▶ [TASK INSTRUCTIONS] Filter out everything except lines holding "handed".

▶ [TASK MATERIAL]
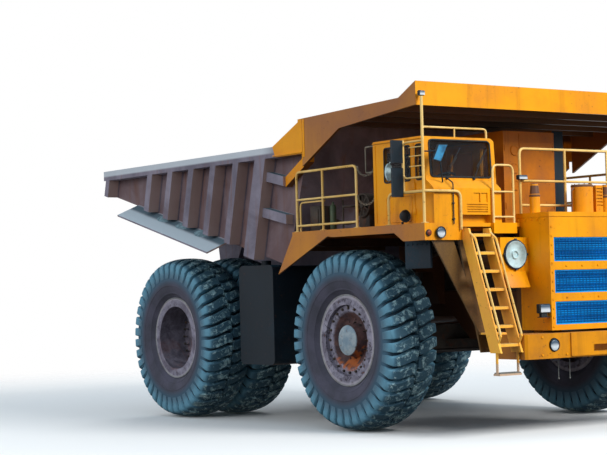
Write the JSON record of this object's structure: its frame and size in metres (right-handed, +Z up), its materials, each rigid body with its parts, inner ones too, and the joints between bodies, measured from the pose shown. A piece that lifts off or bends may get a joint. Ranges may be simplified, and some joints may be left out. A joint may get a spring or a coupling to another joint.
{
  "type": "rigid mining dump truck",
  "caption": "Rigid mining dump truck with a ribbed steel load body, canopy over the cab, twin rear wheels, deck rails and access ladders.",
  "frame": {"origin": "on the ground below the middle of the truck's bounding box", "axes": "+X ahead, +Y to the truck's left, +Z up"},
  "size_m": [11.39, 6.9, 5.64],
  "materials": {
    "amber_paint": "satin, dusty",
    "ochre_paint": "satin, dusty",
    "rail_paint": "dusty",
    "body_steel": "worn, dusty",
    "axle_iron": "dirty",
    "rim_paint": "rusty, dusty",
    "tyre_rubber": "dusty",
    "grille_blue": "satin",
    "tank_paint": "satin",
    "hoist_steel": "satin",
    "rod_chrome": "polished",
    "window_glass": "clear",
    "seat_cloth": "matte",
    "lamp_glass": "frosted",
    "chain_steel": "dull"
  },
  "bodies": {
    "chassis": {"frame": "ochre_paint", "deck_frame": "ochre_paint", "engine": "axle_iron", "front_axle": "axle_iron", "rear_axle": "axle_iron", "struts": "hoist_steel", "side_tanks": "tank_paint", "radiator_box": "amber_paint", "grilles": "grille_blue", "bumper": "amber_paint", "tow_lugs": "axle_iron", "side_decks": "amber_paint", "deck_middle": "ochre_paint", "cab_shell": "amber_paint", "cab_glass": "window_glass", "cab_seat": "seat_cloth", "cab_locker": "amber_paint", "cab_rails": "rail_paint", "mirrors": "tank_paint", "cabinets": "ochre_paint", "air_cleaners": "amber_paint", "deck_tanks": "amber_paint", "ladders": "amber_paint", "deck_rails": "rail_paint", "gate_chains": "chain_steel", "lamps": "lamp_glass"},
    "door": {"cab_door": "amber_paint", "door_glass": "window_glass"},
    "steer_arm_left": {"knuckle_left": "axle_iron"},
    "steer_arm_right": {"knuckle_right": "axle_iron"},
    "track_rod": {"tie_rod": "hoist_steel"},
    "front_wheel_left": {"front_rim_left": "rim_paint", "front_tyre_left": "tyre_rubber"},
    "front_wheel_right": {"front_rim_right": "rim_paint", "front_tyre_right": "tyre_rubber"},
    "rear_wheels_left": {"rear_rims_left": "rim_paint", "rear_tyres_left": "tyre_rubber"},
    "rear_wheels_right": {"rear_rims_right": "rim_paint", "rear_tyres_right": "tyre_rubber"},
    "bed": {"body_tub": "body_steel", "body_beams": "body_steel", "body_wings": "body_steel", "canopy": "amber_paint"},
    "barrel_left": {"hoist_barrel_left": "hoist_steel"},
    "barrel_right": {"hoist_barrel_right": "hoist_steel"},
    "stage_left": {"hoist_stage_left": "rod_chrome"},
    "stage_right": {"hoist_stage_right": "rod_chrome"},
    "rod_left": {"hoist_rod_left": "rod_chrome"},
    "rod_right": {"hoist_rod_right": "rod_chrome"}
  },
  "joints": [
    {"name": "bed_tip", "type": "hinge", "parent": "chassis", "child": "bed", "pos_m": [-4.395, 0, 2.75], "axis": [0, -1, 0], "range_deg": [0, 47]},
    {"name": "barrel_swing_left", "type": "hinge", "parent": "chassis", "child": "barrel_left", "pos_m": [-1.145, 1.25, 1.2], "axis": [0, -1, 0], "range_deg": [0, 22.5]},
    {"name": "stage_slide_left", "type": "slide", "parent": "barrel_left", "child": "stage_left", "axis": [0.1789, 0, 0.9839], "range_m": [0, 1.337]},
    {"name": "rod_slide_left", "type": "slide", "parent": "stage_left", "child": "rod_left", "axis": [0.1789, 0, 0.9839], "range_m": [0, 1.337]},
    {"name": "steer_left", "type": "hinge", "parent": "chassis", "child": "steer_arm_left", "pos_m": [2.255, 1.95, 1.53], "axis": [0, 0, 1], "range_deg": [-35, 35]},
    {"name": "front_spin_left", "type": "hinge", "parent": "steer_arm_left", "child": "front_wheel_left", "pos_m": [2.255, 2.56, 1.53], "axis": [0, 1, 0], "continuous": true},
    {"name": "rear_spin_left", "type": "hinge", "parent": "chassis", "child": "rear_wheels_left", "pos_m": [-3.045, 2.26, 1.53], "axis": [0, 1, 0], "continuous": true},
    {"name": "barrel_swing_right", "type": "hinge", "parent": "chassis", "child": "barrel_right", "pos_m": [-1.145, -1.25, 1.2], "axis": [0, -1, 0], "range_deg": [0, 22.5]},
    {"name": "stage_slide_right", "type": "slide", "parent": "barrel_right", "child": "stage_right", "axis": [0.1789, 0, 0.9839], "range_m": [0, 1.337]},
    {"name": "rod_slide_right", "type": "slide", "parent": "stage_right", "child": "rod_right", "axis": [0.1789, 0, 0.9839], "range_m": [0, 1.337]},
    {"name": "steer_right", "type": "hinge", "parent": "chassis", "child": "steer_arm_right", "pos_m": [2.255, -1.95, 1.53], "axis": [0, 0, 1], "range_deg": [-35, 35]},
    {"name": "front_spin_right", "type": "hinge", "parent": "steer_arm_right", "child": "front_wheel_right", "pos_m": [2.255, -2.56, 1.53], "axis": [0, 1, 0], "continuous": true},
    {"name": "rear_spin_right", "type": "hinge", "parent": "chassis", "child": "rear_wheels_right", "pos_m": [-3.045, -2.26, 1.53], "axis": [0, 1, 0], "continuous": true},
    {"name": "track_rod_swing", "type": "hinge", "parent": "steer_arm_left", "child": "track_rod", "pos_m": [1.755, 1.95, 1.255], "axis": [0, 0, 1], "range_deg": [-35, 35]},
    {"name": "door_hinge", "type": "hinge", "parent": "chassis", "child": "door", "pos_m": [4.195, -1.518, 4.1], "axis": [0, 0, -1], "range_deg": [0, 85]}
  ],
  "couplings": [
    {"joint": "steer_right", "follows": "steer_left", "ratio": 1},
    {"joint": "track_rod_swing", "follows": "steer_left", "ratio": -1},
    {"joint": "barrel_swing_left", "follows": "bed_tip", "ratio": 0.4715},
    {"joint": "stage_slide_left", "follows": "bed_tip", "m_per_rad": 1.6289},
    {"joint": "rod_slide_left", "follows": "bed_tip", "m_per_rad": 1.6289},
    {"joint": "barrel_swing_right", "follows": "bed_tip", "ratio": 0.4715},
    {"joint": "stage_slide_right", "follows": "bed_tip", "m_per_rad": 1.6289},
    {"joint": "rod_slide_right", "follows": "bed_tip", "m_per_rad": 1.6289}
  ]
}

* * *

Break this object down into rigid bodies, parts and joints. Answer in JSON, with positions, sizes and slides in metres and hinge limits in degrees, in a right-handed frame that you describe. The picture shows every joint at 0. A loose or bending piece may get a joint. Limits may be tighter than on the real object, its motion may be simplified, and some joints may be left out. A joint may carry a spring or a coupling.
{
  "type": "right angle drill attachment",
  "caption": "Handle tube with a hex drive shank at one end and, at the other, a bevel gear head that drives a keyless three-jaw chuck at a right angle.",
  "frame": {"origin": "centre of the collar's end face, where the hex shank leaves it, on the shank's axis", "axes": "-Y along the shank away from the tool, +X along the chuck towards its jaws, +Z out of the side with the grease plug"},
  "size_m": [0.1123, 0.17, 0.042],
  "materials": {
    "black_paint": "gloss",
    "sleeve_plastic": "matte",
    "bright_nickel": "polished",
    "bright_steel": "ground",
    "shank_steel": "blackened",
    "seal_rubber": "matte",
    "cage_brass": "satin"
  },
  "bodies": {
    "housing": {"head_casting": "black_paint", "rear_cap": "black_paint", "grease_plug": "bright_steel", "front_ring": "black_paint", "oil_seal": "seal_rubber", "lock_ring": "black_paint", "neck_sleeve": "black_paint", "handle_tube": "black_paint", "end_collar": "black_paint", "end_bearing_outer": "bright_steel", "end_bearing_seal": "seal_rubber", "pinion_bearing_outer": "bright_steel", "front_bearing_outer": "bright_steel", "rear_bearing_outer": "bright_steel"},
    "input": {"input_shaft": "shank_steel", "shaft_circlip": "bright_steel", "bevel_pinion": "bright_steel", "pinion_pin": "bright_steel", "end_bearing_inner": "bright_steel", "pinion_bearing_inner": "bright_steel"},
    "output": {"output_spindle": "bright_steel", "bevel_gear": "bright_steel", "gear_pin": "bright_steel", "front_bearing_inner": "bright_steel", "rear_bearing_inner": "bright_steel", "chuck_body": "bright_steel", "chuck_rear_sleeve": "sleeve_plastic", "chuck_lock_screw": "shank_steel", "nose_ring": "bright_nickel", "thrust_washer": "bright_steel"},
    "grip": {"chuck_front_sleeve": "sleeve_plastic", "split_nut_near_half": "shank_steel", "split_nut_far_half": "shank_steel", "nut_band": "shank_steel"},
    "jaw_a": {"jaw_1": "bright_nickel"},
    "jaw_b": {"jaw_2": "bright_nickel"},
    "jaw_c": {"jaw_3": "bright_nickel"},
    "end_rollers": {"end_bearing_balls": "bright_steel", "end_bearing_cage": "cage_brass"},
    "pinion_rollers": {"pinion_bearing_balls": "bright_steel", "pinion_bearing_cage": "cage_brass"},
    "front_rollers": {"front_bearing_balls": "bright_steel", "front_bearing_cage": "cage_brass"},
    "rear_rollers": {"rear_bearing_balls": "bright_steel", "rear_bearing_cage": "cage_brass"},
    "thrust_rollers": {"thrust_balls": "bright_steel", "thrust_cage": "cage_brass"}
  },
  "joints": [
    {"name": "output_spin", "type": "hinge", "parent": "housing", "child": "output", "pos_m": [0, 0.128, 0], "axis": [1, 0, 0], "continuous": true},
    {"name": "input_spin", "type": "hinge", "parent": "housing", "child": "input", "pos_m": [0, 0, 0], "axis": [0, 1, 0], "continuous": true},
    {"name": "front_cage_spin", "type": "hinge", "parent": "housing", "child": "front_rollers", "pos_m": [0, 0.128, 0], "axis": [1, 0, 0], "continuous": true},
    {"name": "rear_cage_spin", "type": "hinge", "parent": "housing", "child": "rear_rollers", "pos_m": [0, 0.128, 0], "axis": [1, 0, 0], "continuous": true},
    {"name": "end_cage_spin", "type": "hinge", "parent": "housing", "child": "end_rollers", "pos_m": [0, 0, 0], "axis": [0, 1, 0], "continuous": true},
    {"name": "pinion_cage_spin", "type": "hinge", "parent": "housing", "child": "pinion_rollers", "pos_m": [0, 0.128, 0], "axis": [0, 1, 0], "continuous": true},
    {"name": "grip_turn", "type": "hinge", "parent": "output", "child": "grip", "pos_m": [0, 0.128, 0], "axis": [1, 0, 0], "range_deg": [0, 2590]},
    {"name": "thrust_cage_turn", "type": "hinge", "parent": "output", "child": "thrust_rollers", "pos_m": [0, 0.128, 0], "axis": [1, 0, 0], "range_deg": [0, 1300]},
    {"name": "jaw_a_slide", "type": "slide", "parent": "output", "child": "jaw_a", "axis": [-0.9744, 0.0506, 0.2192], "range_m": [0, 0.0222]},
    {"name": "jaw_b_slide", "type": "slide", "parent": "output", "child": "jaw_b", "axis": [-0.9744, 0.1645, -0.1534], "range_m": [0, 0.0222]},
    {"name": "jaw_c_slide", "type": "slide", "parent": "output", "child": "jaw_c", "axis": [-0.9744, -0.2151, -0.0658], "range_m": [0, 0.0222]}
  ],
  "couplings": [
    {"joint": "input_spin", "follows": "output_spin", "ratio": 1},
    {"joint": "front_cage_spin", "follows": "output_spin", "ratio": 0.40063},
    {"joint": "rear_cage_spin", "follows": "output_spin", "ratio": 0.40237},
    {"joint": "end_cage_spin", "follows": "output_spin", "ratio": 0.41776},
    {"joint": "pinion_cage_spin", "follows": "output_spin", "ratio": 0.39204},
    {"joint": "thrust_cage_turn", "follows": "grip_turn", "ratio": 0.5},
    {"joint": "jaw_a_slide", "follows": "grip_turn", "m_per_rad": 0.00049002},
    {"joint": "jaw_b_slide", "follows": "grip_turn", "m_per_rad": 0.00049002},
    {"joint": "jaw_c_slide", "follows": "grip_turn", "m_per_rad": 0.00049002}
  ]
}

==

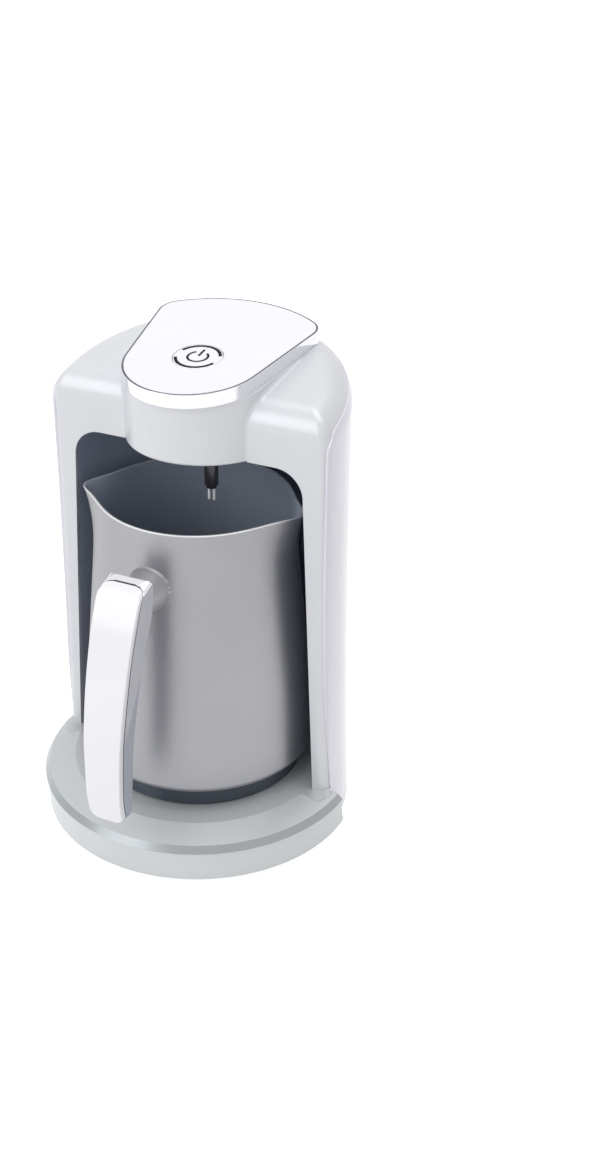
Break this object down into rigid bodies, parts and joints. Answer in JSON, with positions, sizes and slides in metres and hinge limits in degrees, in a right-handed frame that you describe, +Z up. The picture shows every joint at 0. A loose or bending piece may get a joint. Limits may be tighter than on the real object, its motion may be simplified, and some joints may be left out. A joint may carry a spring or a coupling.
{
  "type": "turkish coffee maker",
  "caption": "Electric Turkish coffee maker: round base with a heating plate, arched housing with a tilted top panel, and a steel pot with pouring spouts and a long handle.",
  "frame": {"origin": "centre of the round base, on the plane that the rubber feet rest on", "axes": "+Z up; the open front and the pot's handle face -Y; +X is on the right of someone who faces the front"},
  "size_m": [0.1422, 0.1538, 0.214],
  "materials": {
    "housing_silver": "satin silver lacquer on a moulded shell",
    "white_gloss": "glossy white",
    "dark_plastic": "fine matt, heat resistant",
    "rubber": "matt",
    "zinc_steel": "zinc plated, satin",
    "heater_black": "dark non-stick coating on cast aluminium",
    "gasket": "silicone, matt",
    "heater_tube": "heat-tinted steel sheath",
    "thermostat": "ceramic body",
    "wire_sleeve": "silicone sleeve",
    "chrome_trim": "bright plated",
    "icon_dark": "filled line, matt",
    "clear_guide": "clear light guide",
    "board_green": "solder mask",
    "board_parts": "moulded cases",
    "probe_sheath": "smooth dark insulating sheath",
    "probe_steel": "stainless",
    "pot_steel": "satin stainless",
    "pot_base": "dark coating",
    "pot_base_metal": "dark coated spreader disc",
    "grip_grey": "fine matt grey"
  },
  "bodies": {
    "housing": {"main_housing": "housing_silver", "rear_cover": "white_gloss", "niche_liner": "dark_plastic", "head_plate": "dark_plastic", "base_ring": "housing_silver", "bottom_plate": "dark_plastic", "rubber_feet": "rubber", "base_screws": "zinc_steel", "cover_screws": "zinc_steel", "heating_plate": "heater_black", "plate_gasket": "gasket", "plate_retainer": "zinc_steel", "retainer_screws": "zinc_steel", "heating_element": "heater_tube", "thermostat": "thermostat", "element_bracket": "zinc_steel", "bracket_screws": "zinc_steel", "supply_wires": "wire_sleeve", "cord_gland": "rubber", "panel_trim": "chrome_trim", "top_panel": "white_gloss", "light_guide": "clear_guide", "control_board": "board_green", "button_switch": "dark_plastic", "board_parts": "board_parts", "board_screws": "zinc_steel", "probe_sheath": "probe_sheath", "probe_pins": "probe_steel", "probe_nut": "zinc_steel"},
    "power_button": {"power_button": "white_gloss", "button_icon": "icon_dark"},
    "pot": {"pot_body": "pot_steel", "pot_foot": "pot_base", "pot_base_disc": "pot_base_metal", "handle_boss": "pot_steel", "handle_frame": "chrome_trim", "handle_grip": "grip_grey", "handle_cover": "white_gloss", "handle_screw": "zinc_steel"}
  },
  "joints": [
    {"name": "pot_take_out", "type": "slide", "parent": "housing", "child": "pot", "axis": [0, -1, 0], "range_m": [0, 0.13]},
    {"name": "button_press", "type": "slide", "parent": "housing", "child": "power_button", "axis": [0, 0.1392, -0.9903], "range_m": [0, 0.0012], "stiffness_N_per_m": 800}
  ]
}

▶ [EXERCISE RESPONSE]
Write the JSON record of this object's structure: its frame and size in metres (right-handed, +Z up), its materials, each rigid body with its parts, inner ones too, and the joints between bodies, measured from the pose shown. A piece that lifts off or bends may get a joint. Ranges may be simplified, and some joints may be left out. A joint may get a spring or a coupling to another joint.
Break this object down into rigid bodies, parts and joints. Answer in JSON, with positions, sizes and slides in metres and hinge limits in degrees, in a right-handed frame that you describe. The picture shows every joint at 0. A loose or bending piece may get a joint. Limits may be tighter than on the real object, its motion may be simplified, and some joints may be left out. A joint may carry a spring or a coupling.
Break this object down into rigid bodies, parts and joints. Answer in JSON, with positions, sizes and slides in metres and hinge limits in degrees, in a right-handed frame that you describe, +Z up. The picture shows every joint at 0. A loose or bending piece may get a joint. Limits may be tighter than on the real object, its motion may be simplified, and some joints may be left out. A joint may carry a spring or a coupling.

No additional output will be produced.